Though there may be some sweat involved, many of these projects can be taken on by the homeowner themself, often for less than $2,000, resulting in a net positive in terms of overall value. 

  1. Obviously Needed Repairs

It’s easy to think that, in a market like the one we’re seeing right now, a property is going to sell in just about any condition, but this is actually wrong. Even though we’re seeing historic demand from buyers right now, many are shy on pulling the trigger on a home that will present a major challenge the moment they get the keys. 

Things like a leaky roof, water in the basement, damaged or non-functional electrical, or bad windows are red flags for buyers, and unfortunately, can be costly fixes for sellers. 

However, that doesn’t mean that if something like this is going on in your home that you’re completely out of luck. Just having a plan in place (like a post-closing credit) to address the issue and present a solution is often enough to get your home valuation back up to a range you’ll be excited about. 

4 Factors You Can’t Control

No matter how hard we try, there are always going to be things homeowners can’t control when it comes to establishing the market value of their home. Here are the top four: 

  1. Comparable Sales

A comparable sale, or “comp”, is a demonstration of what the market will bear for a home similar to yours. Unless you live in a condo or in a major metro area, it’s difficult to find an exact comp to your home, which means Realtors often look for homes that are close enough that reasonable adjustments can be made to understand the current market value. 

This means that, if a home a couple of miles from your home sells for a certain price, and your home is similar to that one, you’re likely to see some influence over your price. On the Brick & Corbett team, we know that this is just one factor in your pricing strategy, but it’s one that homeowners have no control over. 

  1. Market Conditions

The balance between market supply and demand is always going to affect the price of goods, and specifically in this case, the price of homes. Right now, we’re experiencing a major inventory shortage, meaning there aren’t enough homes to meet buyer demand, which is driving prices up significantly across our region. 

However, it’s important to keep in mind that these sorts of conditions do change, sometimes quickly. For instance, if the Fed announced interest rates were likely to remain at their near-historic lows for the foreseeable future, it follows that buyer demand would remain high. If they announced that interest rates were going to rise, we’d likely see buyer demand drop as money becomes more expensive to borrow. 

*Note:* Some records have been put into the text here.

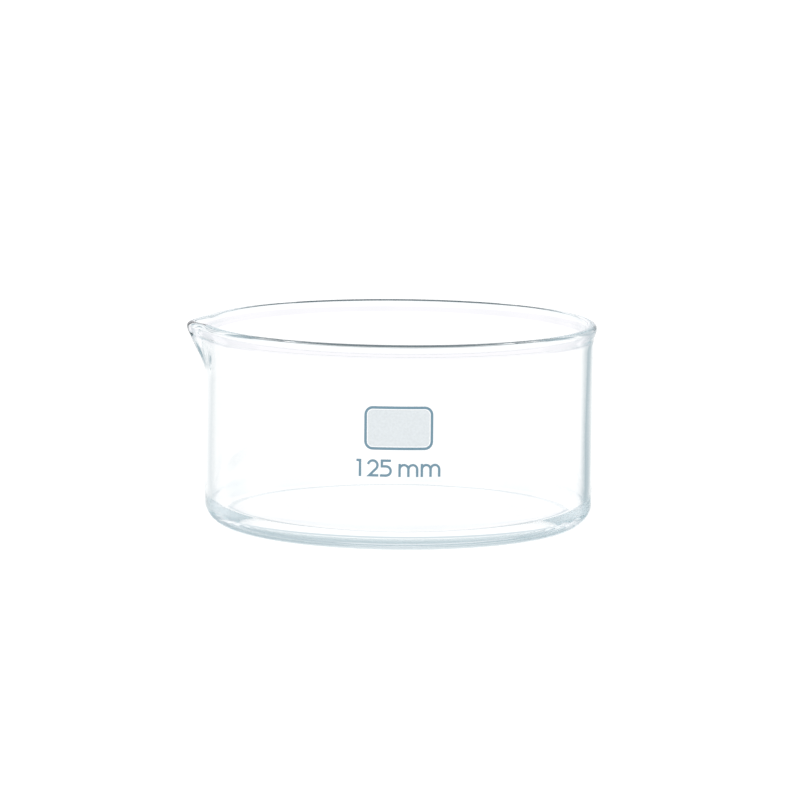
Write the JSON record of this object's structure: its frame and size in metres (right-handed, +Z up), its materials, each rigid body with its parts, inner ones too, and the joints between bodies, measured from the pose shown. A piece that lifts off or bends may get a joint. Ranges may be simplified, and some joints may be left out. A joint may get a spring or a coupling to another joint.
{
  "type": "evaporating dish",
  "caption": "Flat-bottomed clear glass evaporating dish with straight walls, a fire-polished flared lip, a pulled pouring spout and an enamelled size mark.",
  "frame": {"origin": "centre of the flat underside, on the axis of the round wall", "axes": "+Z up along the dish's axis, -X towards the pouring spout, -Y through the printed front of the wall"},
  "size_m": [0.1319, 0.1268, 0.065],
  "materials": {
    "clear_glass": "clear, fire-polished",
    "blue_grey_enamel": "fired enamel print, satin",
    "pale_enamel": "fired enamel print, matt"
  },
  "bodies": {
    "root": {"dish_body": "clear_glass", "marking_frame": "blue_grey_enamel", "marking_patch": "pale_enamel", "size_digit_1": "blue_grey_enamel", "size_digit_2": "blue_grey_enamel", "size_digit_5": "blue_grey_enamel", "size_letter_m_left": "blue_grey_enamel", "size_letter_m_right": "blue_grey_enamel"}
  },
  "joints": []
}
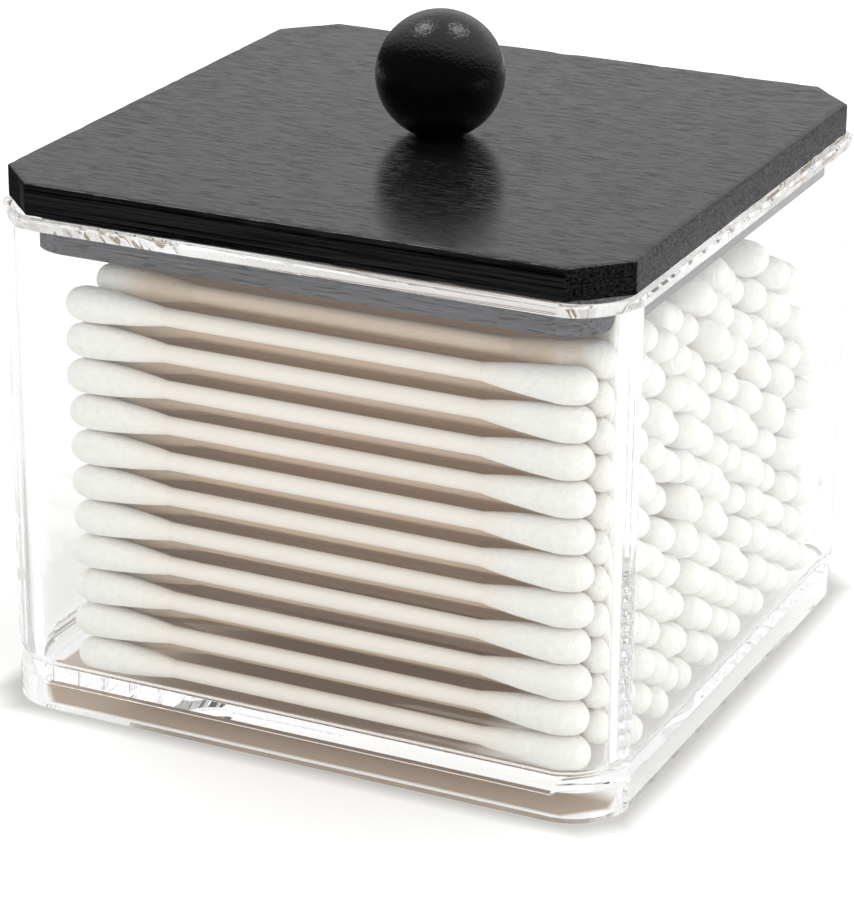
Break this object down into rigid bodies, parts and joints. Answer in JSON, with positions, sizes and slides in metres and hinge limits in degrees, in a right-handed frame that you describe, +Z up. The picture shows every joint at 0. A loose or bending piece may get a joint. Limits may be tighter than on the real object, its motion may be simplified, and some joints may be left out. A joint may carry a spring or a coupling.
{
  "type": "cotton swab holder",
  "caption": "Square clear plastic box with cut corners, filled with cotton swabs, under a black wooden lid board with a ball knob.",
  "frame": {"origin": "centre of the box's footprint, on the surface the box stands on", "axes": "+Z up; +X along the swabs and the lid's grain, towards the right side; -Y is the front, where the swabs are seen lengthwise"},
  "size_m": [0.09, 0.09, 0.0904],
  "materials": {
    "clear_plastic": "clear and polished",
    "black_wood": "black stain, satin, with open grain",
    "black_lacquer": "black lacquer, semi-gloss",
    "screw_steel": "plain",
    "stick_wood": "plain, unvarnished",
    "cotton": "matt, fine fibres"
  },
  "bodies": {
    "box": {"box": "clear_plastic", "swab_sticks_1": "stick_wood", "swab_sticks_2": "stick_wood", "swab_sticks_3": "stick_wood", "swab_sticks_4": "stick_wood", "swab_sticks_5": "stick_wood", "swab_sticks_6": "stick_wood", "left_buds_1": "cotton", "left_buds_2": "cotton", "left_buds_3": "cotton", "left_buds_4": "cotton", "left_buds_5": "cotton", "left_buds_6": "cotton", "right_buds_1": "cotton", "right_buds_2": "cotton", "right_buds_3": "cotton", "right_buds_4": "cotton", "right_buds_5": "cotton", "right_buds_6": "cotton"},
    "lid": {"lid_board": "black_wood", "lip_board": "black_wood", "knob": "black_lacquer", "knob_screw": "screw_steel"}
  },
  "joints": [
    {"name": "lid_lift", "type": "slide", "parent": "box", "child": "lid", "axis": [0, 0, 1], "range_m": [0, 0.06]}
  ]
}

This highlights the fact that market valuations are temporary snapshots of a home’s position in a greater landscape, and just how valuable it is to strike (either with a sale, a refinance, or something else) while the iron is hot. 

  1. Micro-Market Activity

A micro-market is the area directly surrounding your home. In Northern Michigan, we think of this as our neighborhood or subdivision. Activity in this very local area can have an outsized effect on a home’s price because these conditions are essentially an extension of your home’s amenities.

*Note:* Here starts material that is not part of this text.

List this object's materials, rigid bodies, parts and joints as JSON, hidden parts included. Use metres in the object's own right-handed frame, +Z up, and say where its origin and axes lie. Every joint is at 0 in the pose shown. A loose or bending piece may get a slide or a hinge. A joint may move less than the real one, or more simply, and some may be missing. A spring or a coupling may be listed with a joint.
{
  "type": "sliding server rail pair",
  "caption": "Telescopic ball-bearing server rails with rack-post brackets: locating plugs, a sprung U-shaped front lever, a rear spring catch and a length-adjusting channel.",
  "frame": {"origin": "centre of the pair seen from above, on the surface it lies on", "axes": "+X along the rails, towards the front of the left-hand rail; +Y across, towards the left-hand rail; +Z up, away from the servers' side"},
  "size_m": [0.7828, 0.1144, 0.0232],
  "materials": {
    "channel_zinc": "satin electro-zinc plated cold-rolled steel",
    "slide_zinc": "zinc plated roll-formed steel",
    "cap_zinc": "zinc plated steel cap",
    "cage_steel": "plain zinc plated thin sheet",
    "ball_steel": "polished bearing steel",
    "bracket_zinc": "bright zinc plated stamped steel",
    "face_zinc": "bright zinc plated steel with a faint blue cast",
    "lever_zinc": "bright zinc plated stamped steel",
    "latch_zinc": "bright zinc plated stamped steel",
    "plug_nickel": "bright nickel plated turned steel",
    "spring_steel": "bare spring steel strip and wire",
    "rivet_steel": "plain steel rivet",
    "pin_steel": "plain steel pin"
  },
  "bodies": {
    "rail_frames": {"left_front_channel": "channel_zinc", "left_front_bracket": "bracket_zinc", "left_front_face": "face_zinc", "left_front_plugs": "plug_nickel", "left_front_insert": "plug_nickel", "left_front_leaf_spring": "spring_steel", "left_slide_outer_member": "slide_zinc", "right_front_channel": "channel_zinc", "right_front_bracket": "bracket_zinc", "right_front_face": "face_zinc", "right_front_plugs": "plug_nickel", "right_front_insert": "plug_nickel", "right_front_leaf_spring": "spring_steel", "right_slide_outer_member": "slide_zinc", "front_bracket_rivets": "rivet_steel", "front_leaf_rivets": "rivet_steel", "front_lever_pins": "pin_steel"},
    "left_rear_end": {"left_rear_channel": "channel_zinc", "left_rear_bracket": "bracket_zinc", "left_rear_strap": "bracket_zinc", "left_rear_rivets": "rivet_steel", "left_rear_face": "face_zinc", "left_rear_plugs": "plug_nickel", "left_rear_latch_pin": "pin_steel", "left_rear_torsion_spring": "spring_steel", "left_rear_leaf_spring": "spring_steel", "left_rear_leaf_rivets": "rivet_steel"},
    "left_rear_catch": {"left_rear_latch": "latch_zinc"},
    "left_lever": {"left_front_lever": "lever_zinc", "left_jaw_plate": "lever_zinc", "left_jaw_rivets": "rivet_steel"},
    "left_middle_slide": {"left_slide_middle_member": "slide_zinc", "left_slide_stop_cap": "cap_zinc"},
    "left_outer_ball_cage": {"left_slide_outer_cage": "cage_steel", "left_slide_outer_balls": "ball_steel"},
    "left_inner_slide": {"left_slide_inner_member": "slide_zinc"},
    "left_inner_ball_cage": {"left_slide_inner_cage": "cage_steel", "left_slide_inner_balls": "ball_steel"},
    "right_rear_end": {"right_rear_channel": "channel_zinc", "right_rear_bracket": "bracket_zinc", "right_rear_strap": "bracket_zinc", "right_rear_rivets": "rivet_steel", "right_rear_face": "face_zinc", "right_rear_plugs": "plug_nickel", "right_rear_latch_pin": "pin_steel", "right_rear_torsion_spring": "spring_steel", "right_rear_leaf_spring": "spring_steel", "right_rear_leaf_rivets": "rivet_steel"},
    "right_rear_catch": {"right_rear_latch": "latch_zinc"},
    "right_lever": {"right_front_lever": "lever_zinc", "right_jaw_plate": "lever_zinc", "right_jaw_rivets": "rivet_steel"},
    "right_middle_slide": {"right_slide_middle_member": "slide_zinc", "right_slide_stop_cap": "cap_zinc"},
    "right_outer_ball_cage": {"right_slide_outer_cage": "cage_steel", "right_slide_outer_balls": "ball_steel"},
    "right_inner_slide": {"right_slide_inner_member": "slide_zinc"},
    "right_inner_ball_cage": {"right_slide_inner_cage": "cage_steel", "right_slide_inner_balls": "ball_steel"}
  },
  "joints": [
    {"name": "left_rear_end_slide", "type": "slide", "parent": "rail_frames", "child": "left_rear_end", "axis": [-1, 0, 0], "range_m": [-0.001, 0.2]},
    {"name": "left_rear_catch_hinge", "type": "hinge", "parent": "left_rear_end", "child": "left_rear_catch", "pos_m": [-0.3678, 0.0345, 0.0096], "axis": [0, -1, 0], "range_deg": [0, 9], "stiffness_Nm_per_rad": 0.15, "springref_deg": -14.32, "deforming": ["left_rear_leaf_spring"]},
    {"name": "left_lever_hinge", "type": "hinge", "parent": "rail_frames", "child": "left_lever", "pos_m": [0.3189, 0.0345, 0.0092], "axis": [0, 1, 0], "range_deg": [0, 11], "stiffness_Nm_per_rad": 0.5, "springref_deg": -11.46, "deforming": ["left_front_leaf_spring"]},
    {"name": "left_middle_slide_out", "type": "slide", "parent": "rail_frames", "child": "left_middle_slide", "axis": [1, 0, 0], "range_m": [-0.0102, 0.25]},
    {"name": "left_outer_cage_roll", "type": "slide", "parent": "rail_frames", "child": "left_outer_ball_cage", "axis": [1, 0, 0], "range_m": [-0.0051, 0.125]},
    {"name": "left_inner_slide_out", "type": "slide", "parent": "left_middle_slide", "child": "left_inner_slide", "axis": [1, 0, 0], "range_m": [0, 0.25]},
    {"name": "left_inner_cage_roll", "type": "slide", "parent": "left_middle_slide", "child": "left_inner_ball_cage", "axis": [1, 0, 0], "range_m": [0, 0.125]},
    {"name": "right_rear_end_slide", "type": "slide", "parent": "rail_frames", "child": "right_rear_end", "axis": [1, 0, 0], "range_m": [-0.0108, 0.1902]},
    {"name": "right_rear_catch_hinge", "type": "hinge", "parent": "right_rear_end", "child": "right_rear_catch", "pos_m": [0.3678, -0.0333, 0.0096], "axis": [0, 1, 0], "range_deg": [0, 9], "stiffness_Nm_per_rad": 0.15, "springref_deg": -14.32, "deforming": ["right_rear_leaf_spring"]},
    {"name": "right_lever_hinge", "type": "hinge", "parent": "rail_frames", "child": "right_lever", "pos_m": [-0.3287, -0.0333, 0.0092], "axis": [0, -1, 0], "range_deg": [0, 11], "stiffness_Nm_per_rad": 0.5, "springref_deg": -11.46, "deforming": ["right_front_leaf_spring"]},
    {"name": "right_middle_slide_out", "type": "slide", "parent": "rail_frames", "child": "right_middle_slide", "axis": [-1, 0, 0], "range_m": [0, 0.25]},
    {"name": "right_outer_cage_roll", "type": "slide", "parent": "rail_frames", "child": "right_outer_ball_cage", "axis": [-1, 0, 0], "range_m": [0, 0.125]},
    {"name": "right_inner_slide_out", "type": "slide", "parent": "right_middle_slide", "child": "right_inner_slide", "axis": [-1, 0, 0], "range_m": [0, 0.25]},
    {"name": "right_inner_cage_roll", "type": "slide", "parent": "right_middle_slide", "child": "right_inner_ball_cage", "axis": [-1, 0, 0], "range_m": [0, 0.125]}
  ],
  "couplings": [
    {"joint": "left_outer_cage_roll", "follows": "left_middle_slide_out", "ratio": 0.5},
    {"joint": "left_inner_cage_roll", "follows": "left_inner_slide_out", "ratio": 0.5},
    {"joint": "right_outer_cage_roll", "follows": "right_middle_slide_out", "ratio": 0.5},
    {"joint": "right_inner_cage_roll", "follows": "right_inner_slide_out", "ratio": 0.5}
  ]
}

For instance, say you live in a subdivision on the Old Mission Peninsula with a shared neighborhood beach. The last couple of years have been challenging in terms of the water levels in Lake Michigan, likely resulting in much of your beachfront being inaccessible. This change will certainly affect your home’s value, even if that change is temporary. 

  1. Home Layout / Architecture

As does go the way of fashion, trends in what is popular in terms of architecture and home layout change. This means that what was popular and trendy 10 years ago may not be as desirable, and may affect your home’s value. 

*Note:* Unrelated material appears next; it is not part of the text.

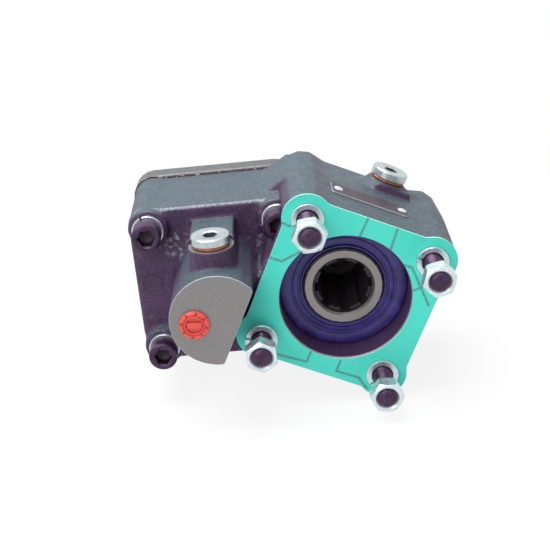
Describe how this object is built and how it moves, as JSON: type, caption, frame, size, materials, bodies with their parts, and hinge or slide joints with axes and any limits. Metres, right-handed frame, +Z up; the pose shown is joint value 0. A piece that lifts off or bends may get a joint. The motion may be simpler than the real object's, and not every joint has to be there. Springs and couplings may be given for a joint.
{
  "type": "power take off unit",
  "caption": "Gearbox power take off with a pneumatic shift cylinder, meshed spur gears and a splined output behind a studded square pump flange.",
  "frame": {"origin": "on the gearbox face of the back plate, straight below the input axis", "axes": "+Y along both shafts towards the gearbox, -Y towards the pump, +Z up along the indicator plug's axis"},
  "size_m": [0.201, 0.16, 0.1399],
  "materials": {
    "casting": "painted satin over a rough casting",
    "gasket": "matte fibre sheet",
    "label": "dark anodised",
    "black_steel": "black oxide",
    "zinc_steel": "bright zinc plate",
    "copper": "plain copper",
    "red_plastic": "satin moulded",
    "ground_steel": "ground and lightly oiled",
    "spring_steel": "dark spring steel",
    "seal_rubber": "dark blue rubber",
    "black_rubber": "matte",
    "aluminium": "turned"
  },
  "bodies": {
    "casing": {"housing": "casting", "back_plate": "casting", "output_gasket": "gasket", "nameplate": "label", "nameplate_pin_1": "zinc_steel", "nameplate_pin_2": "zinc_steel", "mounting_screw_1": "black_steel", "mounting_screw_2": "black_steel", "mounting_screw_3": "black_steel", "screw_washer_1": "zinc_steel", "screw_washer_2": "zinc_steel", "screw_washer_3": "zinc_steel", "stud_1": "black_steel", "stud_2": "black_steel", "stud_3": "black_steel", "stud_4": "black_steel", "stud_nut_1": "zinc_steel", "stud_nut_2": "zinc_steel", "stud_nut_3": "zinc_steel", "stud_nut_4": "zinc_steel", "stud_washer_1": "zinc_steel", "stud_washer_2": "zinc_steel", "stud_washer_3": "zinc_steel", "stud_washer_4": "zinc_steel", "indicator_plug": "zinc_steel", "indicator_plug_washer": "copper", "filler_plug": "zinc_steel", "filler_plug_washer": "copper", "port_cap": "red_plastic", "shaft_seal": "seal_rubber", "output_retaining_ring": "spring_steel", "output_front_bearing": "ground_steel", "output_back_bearing": "ground_steel", "input_front_bearing": "ground_steel", "input_back_bearing": "ground_steel", "return_spring": "spring_steel", "spring_seat": "ground_steel", "spring_retaining_ring": "spring_steel"},
    "output_shaft_body": {"output_shaft": "ground_steel", "bore_plug": "ground_steel"},
    "input_gear_body": {"input_gear": "ground_steel"},
    "sleeve_body": {"coupling_sleeve": "ground_steel"},
    "piston_body": {"piston": "aluminium", "piston_seal": "black_rubber", "shift_bearing": "ground_steel"}
  },
  "joints": [
    {"name": "input_spin", "type": "hinge", "parent": "casing", "child": "input_gear_body", "pos_m": [0, 0, 0.045], "axis": [0, 1, 0], "continuous": true},
    {"name": "output_spin", "type": "hinge", "parent": "casing", "child": "output_shaft_body", "pos_m": [0.07681, 0, 0.03963], "axis": [0, 1, 0], "continuous": true},
    {"name": "piston_shift", "type": "slide", "parent": "casing", "child": "piston_body", "axis": [0, 1, 0], "range_m": [0, 0.01], "stiffness_N_per_m": 3000, "springref_m": -0.005, "deforming": ["return_spring"]},
    {"name": "sleeve_shift", "type": "slide", "parent": "input_gear_body", "child": "sleeve_body", "axis": [0, 1, 0], "range_m": [0, 0.01]}
  ],
  "couplings": [
    {"joint": "output_spin", "follows": "input_spin", "ratio": -1.2},
    {"joint": "sleeve_shift", "follows": "piston_shift", "ratio": 1}
  ]
}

This factor is a little less effective right now when demand is so high, but it does still exist and is important to consider, especially if your home happens to be a style like mid-century modern or other open concept iteration that is very popular right now. 

The Bottom Line

There are lots of things that go into determining how much your home is worth on today’s market. The Brick & Corbett team works really hard to make sure every home valuation we do is personalized, professional, and takes into account every single factor that affects a property’s real-time value.